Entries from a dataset
::::

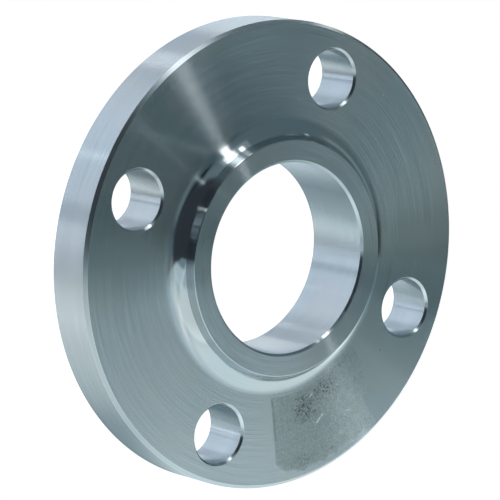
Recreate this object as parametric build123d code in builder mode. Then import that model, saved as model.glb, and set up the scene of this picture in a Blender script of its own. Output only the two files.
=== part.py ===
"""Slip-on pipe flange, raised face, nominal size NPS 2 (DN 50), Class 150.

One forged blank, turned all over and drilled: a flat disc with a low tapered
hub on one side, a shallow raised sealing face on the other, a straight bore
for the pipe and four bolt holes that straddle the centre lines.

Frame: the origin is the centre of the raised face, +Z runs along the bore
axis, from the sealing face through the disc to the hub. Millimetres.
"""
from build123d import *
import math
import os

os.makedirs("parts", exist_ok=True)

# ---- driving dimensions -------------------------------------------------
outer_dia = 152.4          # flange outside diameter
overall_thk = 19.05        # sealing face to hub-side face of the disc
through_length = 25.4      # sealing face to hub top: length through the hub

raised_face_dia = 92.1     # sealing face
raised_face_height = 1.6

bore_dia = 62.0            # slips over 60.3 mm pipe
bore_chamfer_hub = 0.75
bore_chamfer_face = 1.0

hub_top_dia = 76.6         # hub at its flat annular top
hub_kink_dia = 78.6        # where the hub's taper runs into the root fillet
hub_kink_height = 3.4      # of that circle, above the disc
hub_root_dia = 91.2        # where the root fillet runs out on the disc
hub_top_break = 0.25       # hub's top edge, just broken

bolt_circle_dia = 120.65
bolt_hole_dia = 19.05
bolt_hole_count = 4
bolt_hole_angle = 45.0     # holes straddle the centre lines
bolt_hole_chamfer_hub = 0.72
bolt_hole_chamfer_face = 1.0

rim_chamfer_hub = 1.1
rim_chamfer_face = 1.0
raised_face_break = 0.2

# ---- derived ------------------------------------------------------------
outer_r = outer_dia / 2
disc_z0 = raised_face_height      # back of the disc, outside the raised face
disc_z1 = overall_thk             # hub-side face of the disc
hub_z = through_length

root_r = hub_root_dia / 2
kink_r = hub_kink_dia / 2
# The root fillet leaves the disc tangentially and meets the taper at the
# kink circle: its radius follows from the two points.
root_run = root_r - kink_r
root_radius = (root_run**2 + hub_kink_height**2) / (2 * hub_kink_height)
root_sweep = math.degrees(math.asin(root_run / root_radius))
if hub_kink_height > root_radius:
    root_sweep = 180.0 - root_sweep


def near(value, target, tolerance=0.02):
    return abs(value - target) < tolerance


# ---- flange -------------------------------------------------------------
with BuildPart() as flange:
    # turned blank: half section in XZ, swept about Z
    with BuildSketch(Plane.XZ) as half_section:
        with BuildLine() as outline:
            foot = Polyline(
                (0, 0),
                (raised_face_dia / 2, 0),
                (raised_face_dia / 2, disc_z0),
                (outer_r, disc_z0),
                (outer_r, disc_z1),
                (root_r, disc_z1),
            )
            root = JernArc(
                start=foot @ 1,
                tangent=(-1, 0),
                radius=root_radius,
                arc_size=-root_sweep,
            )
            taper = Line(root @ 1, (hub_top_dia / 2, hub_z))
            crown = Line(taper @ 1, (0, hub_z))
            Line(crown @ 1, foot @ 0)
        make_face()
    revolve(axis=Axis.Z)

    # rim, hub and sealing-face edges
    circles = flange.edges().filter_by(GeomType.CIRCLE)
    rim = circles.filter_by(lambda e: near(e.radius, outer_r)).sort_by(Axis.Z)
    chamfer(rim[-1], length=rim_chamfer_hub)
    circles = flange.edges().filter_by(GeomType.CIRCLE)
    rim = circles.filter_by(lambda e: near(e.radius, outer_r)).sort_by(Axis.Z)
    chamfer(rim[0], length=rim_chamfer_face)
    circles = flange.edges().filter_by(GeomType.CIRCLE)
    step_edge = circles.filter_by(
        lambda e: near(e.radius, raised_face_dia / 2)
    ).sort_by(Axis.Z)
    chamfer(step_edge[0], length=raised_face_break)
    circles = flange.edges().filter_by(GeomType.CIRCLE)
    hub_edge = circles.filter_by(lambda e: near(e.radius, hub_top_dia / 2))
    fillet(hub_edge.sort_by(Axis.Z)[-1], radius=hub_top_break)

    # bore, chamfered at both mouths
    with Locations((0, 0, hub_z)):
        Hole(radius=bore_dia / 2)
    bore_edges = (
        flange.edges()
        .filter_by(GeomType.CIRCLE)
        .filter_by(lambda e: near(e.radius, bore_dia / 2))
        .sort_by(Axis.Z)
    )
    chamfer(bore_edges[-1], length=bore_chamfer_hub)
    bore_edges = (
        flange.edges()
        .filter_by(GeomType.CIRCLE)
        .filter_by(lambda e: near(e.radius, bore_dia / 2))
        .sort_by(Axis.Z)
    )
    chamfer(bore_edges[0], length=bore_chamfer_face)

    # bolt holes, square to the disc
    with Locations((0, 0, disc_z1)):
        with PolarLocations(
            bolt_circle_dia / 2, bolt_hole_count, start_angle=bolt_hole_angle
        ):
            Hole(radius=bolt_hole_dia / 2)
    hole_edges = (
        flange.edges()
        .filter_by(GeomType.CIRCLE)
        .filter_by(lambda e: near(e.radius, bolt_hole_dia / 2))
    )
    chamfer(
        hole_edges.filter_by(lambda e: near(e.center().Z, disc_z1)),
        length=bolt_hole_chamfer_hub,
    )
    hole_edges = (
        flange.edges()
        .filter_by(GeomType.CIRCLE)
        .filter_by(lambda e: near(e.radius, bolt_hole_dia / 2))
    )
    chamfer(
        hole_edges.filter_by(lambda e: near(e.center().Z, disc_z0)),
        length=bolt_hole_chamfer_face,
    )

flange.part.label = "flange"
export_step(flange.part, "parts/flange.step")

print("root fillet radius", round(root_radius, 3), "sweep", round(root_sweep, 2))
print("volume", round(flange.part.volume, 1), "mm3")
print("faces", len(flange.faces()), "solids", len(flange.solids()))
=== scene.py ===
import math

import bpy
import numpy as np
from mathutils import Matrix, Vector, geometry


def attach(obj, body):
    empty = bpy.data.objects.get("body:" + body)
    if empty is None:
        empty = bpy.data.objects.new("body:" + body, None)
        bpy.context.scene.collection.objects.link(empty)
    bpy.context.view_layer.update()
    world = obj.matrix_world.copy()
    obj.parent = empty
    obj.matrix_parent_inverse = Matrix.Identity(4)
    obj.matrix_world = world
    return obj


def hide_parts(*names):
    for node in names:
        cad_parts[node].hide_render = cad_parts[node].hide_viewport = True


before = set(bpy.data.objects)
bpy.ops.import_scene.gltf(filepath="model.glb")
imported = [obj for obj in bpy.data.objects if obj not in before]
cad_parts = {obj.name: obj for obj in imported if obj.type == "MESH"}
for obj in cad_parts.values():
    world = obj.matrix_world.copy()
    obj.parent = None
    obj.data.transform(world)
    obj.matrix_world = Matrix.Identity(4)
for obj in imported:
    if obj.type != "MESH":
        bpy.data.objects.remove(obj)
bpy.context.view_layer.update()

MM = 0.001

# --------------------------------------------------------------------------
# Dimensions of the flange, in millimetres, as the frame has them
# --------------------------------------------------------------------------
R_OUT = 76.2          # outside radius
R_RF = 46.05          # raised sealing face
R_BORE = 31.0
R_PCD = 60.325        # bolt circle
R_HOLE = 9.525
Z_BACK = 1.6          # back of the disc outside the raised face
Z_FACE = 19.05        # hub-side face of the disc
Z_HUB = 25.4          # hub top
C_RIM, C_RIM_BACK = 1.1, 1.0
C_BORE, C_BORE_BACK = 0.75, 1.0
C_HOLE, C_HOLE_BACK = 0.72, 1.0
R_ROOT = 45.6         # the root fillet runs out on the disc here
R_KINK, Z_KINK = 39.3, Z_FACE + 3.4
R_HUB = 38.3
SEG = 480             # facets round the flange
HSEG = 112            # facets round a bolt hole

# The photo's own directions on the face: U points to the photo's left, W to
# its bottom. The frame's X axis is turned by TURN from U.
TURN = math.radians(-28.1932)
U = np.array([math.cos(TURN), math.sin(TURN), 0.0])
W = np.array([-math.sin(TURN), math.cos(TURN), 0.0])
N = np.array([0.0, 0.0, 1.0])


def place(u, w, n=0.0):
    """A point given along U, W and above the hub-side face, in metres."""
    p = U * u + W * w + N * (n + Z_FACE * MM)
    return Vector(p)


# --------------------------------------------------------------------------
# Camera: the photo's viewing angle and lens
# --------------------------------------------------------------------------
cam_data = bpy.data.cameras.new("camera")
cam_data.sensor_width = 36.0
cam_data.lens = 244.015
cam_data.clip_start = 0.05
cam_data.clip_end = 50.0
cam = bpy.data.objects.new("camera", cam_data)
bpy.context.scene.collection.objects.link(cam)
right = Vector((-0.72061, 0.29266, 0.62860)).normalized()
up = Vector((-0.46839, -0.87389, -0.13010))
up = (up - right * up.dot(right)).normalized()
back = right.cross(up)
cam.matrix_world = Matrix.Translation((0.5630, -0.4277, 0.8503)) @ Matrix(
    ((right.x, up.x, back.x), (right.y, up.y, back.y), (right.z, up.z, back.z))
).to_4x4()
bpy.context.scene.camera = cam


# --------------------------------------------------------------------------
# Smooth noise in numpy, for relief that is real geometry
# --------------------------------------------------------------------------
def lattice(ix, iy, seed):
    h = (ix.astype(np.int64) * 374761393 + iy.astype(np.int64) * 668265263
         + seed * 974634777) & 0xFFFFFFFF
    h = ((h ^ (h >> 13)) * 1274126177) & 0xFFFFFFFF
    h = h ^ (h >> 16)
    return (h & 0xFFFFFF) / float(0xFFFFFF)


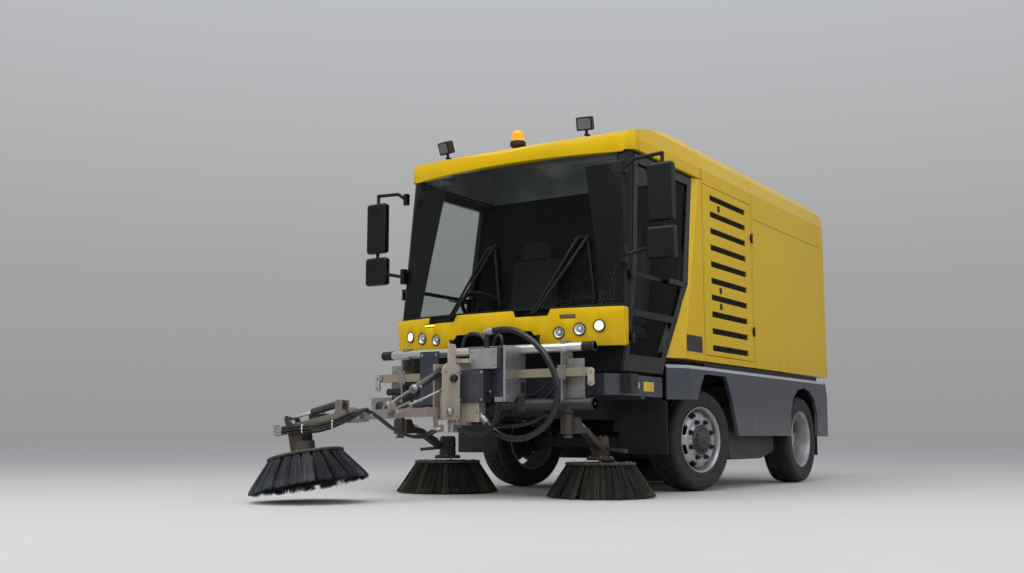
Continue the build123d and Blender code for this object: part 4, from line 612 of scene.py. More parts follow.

::::

From the line that contains "# bolt holes, square to the disc" through the line that contains "obj.parent = None", reproduce every line exactly, both end lines included.

▶ [ANSWER TO THE EXERCISE]
    # bolt holes, square to the disc
    with Locations((0, 0, disc_z1)):
        with PolarLocations(
            bolt_circle_dia / 2, bolt_hole_count, start_angle=bolt_hole_angle
        ):
            Hole(radius=bolt_hole_dia / 2)
    hole_edges = (
        flange.edges()
        .filter_by(GeomType.CIRCLE)
        .filter_by(lambda e: near(e.radius, bolt_hole_dia / 2))
    )
    chamfer(
        hole_edges.filter_by(lambda e: near(e.center().Z, disc_z1)),
        length=bolt_hole_chamfer_hub,
    )
    hole_edges = (
        flange.edges()
        .filter_by(GeomType.CIRCLE)
        .filter_by(lambda e: near(e.radius, bolt_hole_dia / 2))
    )
    chamfer(
        hole_edges.filter_by(lambda e: near(e.center().Z, disc_z0)),
        length=bolt_hole_chamfer_face,
    )

flange.part.label = "flange"
export_step(flange.part, "parts/flange.step")

print("root fillet radius", round(root_radius, 3), "sweep", round(root_sweep, 2))
print("volume", round(flange.part.volume, 1), "mm3")
print("faces", len(flange.faces()), "solids", len(flange.solids()))
=== scene.py ===
import math

import bpy
import numpy as np
from mathutils import Matrix, Vector, geometry


def attach(obj, body):
    empty = bpy.data.objects.get("body:" + body)
    if empty is None:
        empty = bpy.data.objects.new("body:" + body, None)
        bpy.context.scene.collection.objects.link(empty)
    bpy.context.view_layer.update()
    world = obj.matrix_world.copy()
    obj.parent = empty
    obj.matrix_parent_inverse = Matrix.Identity(4)
    obj.matrix_world = world
    return obj


def hide_parts(*names):
    for node in names:
        cad_parts[node].hide_render = cad_parts[node].hide_viewport = True


before = set(bpy.data.objects)
bpy.ops.import_scene.gltf(filepath="model.glb")
imported = [obj for obj in bpy.data.objects if obj not in before]
cad_parts = {obj.name: obj for obj in imported if obj.type == "MESH"}
for obj in cad_parts.values():
    world = obj.matrix_world.copy()
    obj.parent = None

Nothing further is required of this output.